* _DIRECTIVE_: Starting at the line that contains "Write part 2" and stopping at the line that contains "return nodes", repeat every line exactly, the two end lines included, and nothing else.
..........
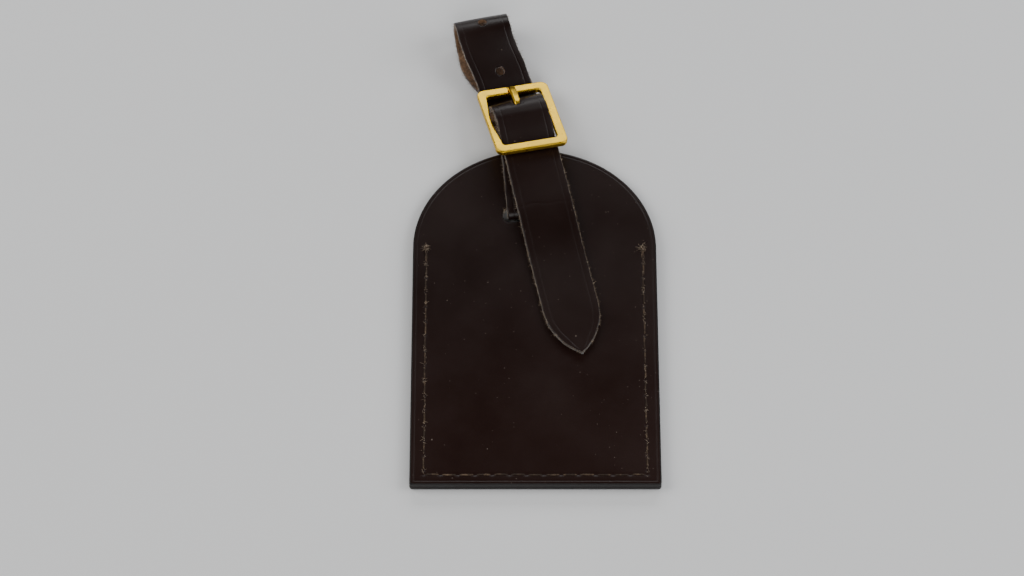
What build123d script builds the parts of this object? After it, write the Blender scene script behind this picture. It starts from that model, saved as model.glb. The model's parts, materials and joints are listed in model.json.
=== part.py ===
from build123d import *
import math
import os

import numpy as np

# A stitched leather luggage tag with a buckled strap, lying flat. Millimetres.
# It is drawn with the middle of the tag's bottom edge at (0, 0), on the surface it lies on,
# and moved at the end so that the origin is the middle of the whole object's footprint.
# +Y points from the tag to the strap's loop, +Z up. Headings are degrees left of +Y.

# Tag
tag_width = 70.0
straight_height = 77.4
arch_rise = 33.1
front_thickness = 1.3
corner_radius = 0.8
edge_round = 0.4
slot_length = 19.0
slot_height = 5.0
slot_corner = 2.0
slot_from_top = 22.2

# Pocket
pocket_depth = 0.8
pocket_margin = 5.2
window_width = 46.0
window_height = 54.0
window_corner = 4.0
window_rise = 11.0
thumb_radius = 7.0
sheet_thickness = 0.2
sheet_overlap = 3.0
card_thickness = 0.3
card_clearance = 0.9
card_lift = 0.15
card_corner = 2.0
card_top_gap = 2.0

# Thread
stitch_margin = 3.9
stitch_bottom_margin = 3.1
stitch_pitch = 4.8
stitch_gap = 0.6
thread_size = 0.6
thread_proud = 0.12

# Strap
strap_width = 16.0
strap_thickness = 1.7
rear_gap = 0.2
wrap_thickness = 1.1
turned_thickness = 0.8
turned_length = 17.5
turned_slope = 12.5
stitch_rows_from_tip = (2.5, 6.5)
stitch_row_inset = 2.5
hole_diameter = 3.0
point_length = 15.0
tail_reach = 79.8
layer_gap = 0.15
tag_gap = 0.15
bond_gap = 0.02
ease = 0.12
slot_heading = 6.0
slot_shift = 0.2
turn_inset = 1.0
loop_heading = 19.0
loop_reach = 30.0
loop_radius = 5.15
tail_heading = 12.3
spare_hole_1 = 19.4
spare_hole_2_angle = 52.0

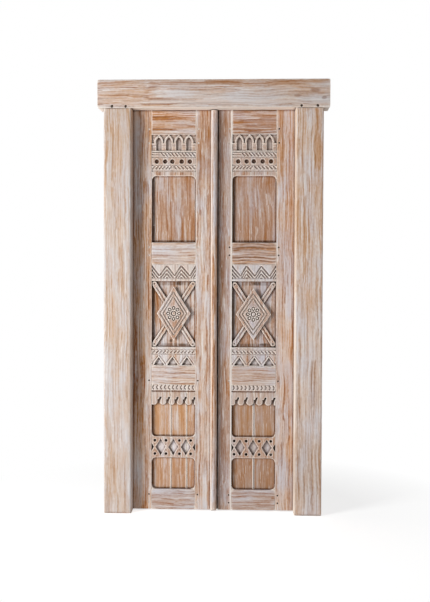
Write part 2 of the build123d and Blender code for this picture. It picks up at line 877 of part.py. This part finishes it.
def frame_nodes():
    """Every piece that stays still, by name."""
    nodes = {
        "lintel": lintel(),
        "left_post": post(-1),
        "right_post": post(1),
        "frame_pegs": frame_pegs(),
        "jamb_hinge_nails": hinge_nails(-1, 1) + hinge_nails(1, 1),
    }
    for leaf in (left_leaf, right_leaf):
        for number, height in enumerate(hinge_heights, 1):
            nodes[f"{leaf.name}_jamb_plate_{number}"] = hinge_plate(leaf.side, height, 1)
            nodes[f"{leaf.name}_hinge_pin_{number}"] = hinge_pin(leaf.side, height)
    return nodes


nodes = {**frame_nodes(), **leaf_nodes(left_leaf), **leaf_nodes(right_leaf)}
nodes["left_cover_bead"] = bead(left_leaf)
for name, shape in nodes.items():
    whole = Compound(children=shape) if isinstance(shape, list) else shape
    export_step(whole, f"parts/{name}.step")
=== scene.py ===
import math
import bpy
import numpy as np
from mathutils import Matrix, Vector


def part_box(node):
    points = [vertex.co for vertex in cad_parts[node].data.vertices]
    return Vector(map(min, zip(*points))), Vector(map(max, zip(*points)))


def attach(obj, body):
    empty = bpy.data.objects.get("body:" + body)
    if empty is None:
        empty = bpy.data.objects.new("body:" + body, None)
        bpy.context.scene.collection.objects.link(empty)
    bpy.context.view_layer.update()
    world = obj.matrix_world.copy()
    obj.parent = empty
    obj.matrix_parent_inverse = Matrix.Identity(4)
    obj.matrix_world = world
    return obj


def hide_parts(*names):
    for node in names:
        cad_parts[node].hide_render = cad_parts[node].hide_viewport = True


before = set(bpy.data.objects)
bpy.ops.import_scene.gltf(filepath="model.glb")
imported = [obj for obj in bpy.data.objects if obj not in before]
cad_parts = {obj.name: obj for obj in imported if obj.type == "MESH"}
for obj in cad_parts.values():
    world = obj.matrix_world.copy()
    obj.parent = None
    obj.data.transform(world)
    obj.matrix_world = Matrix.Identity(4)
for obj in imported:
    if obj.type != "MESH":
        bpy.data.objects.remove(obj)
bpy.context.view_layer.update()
coarse = 1.0  # a trial run takes larger voxels
print("stage: frame loaded,", len(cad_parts), "nodes")


# Small helpers


def makeActive(piece):
    for item in bpy.context.selected_objects:
        item.select_set(False)
    piece.select_set(True)
    bpy.context.view_layer.objects.active = piece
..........
* _RESPONSE_:
Write part 2 of the build123d and Blender code for this picture. It picks up at line 877 of part.py. This part finishes it.
def frame_nodes():
    """Every piece that stays still, by name."""
    nodes = {
        "lintel": lintel(),
        "left_post": post(-1),
        "right_post": post(1),
        "frame_pegs": frame_pegs(),
        "jamb_hinge_nails": hinge_nails(-1, 1) + hinge_nails(1, 1),
    }
    for leaf in (left_leaf, right_leaf):
        for number, height in enumerate(hinge_heights, 1):
            nodes[f"{leaf.name}_jamb_plate_{number}"] = hinge_plate(leaf.side, height, 1)
            nodes[f"{leaf.name}_hinge_pin_{number}"] = hinge_pin(leaf.side, height)
    return nodes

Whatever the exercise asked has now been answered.